There are many advantages of investing in sovereign gold bonds. Some of the major reasons to invest in gold bonds are as below:

  • Investors can use these bonds as collateral against loans.
  • Sovereign gold bonds attract a fixed annual interest rate of 2.5% on the issue price. 
  • To purchase these bonds, payment can be made in cash. It is allowed up to a maximum of Rs. 20,000. Investors can also use demand draft, cheque, or e-banking for making the payment.
  • These bonds can also be converted into DEMAT form.
  • Gold bonds act as security since these are issued as Government of India stock.
  • These can be traded on a stock exchange after completion of the stipulated time period, which is approximately 5 years from the time of investment.

Are there any drawbacks of Sovereign Gold Bonds?

Before investing in sovereign gold bonds, investors must know the drawbacks of this form of investment. Here are some important points to note:

  • Inverse Correlation to the Stock Market – Gold prices have a tendency to be inversely correlated to the stock market movements. Historically, an upturn in stock market returns has often seen a reduction in gold prices. When the economy is seen to be doing well, investors gain an optimistic approach towards the stock market since they expect good performance from the companies in response to rising aggregate demand. Thus, demand for gold bonds drops, resulting in a drop in the market prices.
  • Impact of Currency Fluctuations – Currency value fluctuations also have an impact on the price at which gold is traded. If the benchmark currency (i.e. the US dollar) appreciates, it causes gold prices to fall because of the consequent rise in inflation rates. As the import expenditure of a country rises, the net investment falls, leading to an impact on the demand for gold and therefore its prices.

How is tax calculated on Sovereign Gold Bonds?

Returns on Sovereign gold bond can be broadly classified into the following two categories:

  1. Capital gains earned at the time of maturity of a bond 
  2. Interest earnings disbursed semi annually. 

Investors who choose to retain the bond throughout its term do not have to pay long-term capital gains tax. However, interest income is taxable under ‘Income from other sources,’ and tax rates applicable are as per the respective income tax slabs in the financial year.

Investors who wish to resell these bonds in the secondary market must pay tax on realised capital gains, if any. Resale of these bonds within 3 years from the investment date attracts short-term capital gains tax on total profits. The tax rates applicable are as per the annual income of investors. Long-term capital gains attract a 20% tax rate applied on the total earnings after accounting for indexation.
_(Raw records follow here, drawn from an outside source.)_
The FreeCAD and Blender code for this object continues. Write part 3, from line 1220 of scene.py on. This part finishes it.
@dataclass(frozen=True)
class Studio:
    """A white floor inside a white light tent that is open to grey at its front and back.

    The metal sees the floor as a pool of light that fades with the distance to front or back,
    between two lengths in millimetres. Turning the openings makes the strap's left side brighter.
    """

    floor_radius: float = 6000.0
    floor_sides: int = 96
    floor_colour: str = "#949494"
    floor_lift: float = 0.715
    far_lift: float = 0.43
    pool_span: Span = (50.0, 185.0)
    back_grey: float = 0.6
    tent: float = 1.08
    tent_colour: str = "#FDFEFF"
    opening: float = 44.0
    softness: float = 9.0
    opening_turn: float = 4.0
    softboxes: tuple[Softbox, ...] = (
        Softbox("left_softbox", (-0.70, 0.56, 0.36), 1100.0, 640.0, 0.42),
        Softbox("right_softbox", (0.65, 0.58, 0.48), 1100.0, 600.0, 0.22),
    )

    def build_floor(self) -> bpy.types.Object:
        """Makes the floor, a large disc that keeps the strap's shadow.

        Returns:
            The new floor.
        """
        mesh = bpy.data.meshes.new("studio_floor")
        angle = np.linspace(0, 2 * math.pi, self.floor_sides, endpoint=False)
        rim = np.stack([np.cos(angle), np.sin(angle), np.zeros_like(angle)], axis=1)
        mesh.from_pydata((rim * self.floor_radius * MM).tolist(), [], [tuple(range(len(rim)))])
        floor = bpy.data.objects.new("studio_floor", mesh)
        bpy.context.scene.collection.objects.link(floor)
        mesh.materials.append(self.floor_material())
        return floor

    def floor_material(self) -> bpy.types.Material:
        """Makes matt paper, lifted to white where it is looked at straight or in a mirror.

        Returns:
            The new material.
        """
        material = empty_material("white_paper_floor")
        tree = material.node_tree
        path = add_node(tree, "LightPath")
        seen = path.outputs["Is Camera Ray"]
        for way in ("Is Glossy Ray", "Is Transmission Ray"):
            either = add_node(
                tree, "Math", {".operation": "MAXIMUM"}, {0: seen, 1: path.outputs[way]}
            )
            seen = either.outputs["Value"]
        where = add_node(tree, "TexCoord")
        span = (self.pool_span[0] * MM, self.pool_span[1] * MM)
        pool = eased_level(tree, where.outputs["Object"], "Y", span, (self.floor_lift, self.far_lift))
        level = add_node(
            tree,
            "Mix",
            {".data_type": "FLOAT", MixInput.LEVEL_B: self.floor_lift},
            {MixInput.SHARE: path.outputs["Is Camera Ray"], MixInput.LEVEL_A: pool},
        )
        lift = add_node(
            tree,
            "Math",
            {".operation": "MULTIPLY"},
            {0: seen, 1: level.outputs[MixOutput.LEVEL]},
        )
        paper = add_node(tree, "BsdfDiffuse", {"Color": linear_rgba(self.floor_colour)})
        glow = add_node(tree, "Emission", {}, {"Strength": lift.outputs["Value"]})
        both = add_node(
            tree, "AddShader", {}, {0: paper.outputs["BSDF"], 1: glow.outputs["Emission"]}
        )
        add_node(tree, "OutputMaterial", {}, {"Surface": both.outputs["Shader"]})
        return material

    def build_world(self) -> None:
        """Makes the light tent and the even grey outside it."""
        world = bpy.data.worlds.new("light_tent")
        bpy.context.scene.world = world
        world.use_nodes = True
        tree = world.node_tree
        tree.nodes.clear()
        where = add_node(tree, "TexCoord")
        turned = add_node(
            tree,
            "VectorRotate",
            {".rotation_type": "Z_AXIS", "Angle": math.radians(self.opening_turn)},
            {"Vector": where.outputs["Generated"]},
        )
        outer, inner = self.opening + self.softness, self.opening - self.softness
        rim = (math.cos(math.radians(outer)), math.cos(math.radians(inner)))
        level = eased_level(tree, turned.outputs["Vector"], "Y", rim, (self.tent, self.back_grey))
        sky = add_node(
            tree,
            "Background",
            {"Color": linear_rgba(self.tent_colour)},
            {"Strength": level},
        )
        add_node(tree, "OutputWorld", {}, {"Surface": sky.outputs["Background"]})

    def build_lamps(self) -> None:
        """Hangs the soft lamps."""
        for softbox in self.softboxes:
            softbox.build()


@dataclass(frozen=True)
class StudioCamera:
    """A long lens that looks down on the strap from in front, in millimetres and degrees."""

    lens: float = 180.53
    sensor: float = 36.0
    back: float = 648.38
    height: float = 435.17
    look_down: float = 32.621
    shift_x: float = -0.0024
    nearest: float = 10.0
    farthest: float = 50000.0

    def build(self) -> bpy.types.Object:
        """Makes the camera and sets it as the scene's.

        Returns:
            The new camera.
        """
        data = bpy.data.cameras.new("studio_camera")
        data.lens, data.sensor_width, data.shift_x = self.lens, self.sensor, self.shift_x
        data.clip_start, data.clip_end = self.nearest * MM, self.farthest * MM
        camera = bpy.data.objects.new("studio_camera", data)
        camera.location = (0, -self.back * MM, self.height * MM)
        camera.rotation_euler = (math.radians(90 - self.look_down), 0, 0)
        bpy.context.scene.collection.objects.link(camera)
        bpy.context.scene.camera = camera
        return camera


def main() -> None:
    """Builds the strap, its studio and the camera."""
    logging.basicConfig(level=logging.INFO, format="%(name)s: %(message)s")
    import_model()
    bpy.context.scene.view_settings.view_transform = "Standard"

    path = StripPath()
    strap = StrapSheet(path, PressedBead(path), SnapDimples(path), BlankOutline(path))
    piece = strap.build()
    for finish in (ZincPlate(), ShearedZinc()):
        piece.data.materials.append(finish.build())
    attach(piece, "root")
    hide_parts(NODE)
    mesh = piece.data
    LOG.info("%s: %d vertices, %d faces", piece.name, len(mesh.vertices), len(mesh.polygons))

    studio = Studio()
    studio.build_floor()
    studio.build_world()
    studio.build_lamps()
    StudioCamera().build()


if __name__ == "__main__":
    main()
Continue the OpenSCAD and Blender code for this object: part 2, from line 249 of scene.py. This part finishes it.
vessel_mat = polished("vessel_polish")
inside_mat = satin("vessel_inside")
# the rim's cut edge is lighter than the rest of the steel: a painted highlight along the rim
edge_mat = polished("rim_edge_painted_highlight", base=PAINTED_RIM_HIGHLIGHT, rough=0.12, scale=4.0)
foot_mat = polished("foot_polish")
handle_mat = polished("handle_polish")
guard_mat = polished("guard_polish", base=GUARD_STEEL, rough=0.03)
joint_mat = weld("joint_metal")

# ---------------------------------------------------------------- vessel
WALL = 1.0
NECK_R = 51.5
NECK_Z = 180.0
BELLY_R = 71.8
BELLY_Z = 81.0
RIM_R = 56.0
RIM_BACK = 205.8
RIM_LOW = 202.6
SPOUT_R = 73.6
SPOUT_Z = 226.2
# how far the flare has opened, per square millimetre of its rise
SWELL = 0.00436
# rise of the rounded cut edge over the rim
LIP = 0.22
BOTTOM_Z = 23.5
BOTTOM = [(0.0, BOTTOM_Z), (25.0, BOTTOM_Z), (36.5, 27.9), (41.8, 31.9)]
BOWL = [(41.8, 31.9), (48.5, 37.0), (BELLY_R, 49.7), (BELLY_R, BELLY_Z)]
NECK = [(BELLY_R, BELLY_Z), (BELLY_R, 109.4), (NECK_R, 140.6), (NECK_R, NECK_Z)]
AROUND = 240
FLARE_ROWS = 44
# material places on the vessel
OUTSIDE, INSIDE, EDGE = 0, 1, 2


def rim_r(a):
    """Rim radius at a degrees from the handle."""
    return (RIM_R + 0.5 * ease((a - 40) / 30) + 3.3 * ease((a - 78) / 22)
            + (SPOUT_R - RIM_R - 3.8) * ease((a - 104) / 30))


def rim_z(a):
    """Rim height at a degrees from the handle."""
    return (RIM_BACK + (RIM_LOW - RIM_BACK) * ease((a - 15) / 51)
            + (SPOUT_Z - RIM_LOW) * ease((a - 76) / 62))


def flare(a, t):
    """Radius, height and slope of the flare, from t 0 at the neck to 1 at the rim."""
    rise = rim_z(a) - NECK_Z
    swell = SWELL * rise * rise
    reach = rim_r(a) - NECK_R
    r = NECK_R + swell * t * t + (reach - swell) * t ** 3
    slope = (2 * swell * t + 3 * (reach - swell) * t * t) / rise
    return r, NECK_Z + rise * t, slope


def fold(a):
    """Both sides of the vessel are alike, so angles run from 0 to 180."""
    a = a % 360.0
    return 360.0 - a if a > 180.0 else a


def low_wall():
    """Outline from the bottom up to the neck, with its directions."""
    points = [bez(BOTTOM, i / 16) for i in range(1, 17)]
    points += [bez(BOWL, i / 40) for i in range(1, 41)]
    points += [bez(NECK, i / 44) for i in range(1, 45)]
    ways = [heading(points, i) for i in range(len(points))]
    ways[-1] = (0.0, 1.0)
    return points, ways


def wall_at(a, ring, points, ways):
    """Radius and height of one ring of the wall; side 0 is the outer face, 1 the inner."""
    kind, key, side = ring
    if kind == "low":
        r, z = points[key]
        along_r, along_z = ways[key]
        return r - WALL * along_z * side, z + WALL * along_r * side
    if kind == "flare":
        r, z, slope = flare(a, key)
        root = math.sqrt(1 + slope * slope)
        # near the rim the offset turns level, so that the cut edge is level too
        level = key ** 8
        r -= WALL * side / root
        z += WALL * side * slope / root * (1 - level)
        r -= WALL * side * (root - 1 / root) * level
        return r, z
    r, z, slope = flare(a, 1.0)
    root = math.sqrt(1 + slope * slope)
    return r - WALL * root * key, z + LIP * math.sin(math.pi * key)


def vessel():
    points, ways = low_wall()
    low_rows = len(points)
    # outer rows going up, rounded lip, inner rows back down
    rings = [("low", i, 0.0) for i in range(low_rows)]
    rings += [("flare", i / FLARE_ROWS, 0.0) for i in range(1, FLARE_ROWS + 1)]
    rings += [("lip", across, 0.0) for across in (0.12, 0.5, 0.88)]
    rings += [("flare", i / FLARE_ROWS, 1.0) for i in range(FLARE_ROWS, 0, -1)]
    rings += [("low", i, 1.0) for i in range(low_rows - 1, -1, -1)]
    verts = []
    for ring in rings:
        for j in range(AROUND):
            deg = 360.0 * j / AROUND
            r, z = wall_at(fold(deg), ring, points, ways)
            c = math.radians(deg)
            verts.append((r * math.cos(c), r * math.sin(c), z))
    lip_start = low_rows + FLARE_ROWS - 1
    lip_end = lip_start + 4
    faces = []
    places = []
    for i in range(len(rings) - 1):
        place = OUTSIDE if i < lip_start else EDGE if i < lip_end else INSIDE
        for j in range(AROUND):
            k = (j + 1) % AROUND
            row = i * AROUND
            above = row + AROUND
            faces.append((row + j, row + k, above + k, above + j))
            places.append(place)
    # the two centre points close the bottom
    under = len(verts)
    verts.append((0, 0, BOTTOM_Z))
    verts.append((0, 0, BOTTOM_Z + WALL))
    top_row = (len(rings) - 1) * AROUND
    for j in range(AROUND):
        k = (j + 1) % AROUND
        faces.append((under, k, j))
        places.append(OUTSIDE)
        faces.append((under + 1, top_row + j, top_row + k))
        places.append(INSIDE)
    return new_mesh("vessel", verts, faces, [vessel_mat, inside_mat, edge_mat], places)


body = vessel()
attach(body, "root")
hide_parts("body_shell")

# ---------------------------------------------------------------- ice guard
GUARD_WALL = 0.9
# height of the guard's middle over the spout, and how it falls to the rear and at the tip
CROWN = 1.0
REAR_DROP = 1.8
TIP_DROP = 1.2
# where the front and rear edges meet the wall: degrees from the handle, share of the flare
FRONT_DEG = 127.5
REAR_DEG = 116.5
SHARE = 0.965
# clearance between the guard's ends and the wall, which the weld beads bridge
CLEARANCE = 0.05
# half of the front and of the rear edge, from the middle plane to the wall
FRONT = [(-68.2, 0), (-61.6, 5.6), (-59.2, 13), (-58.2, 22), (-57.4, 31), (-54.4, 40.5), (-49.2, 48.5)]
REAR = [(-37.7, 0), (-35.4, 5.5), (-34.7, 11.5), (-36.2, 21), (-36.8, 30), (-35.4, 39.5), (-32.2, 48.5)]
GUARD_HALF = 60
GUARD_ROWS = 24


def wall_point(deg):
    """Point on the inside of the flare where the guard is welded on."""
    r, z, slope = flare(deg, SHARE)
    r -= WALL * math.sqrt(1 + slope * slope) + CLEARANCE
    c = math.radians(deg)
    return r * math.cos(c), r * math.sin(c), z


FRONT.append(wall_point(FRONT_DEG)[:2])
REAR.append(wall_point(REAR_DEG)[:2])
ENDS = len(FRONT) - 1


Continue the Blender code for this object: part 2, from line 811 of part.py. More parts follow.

Sovereign Gold Bonds vs Physical Gold

For investors who are not sure between investing in physical gold or gold bonds, here are some differentiating points:

Category Sovereign Gold Bond Physical Gold
Safety of Asset High Risk of theft and regular wear/tear depending on storage conditions
Investment Returns  Higher than physical gold returns Lower due to deduction of making charges
Purity Since these are in electronic form, the investment can be considered as pure form Difficult to determine at times
Tradeability Can be traded after completion of 5 years of investment Can be bought and sold through traders or commodities market
Tax LTCG after three years. (Capital gain tax is not charged if bond redeemed after maturity) LTCG after three years

Conclusion

Investors can consider buying sovereign bonds after carefully analysing personal financial goals and investment tenure. This is because sovereign gold bonds involve considerable investment, which gets locked in until the investor can realise future returns. Investors must regularly follow the RBI’s website to successfully subscribe to sovereign gold bond issues.


Frequently Asked Questions

Where do I get the application for SGB?
The application form for sovereign gold bonds can be availed from issuing banks, designated Post Offices, or through agents. It is also available for download on RBI’s website. Issuing banks that are authorised by RBI can also provide an online application facility to applicants.

Can a minor invest in SGB?
Yes, minors are eligible to invest in SGB. The application for a minor has to be made by his/her guardian.

Is there any risk involved in investing in SGB?
There could be a risk of capital loss in case the market price of gold falls. However, an investor does not lose the units of gold that have been paid for.

Can I apply for SGBs online?
Yes, SGB application can be made online by visiting the designated bank’s website or downloading the form from the RBI website.

Can I invest in Sovereign Gold Bonds using a DEMAT account?
Once you purchase the bonds, these can be held in your demat account. You need to make a request for the same while furnishing the application form. In case the process of dematerialization has not been completed, the bonds will be held in RBI’s books. 

Can Sovereign Gold Bonds be traded?
Yes. The bonds are tradable on stock exchanges if they are held in de-mat form with depositories. Investors can trade these as per RBI guidelines.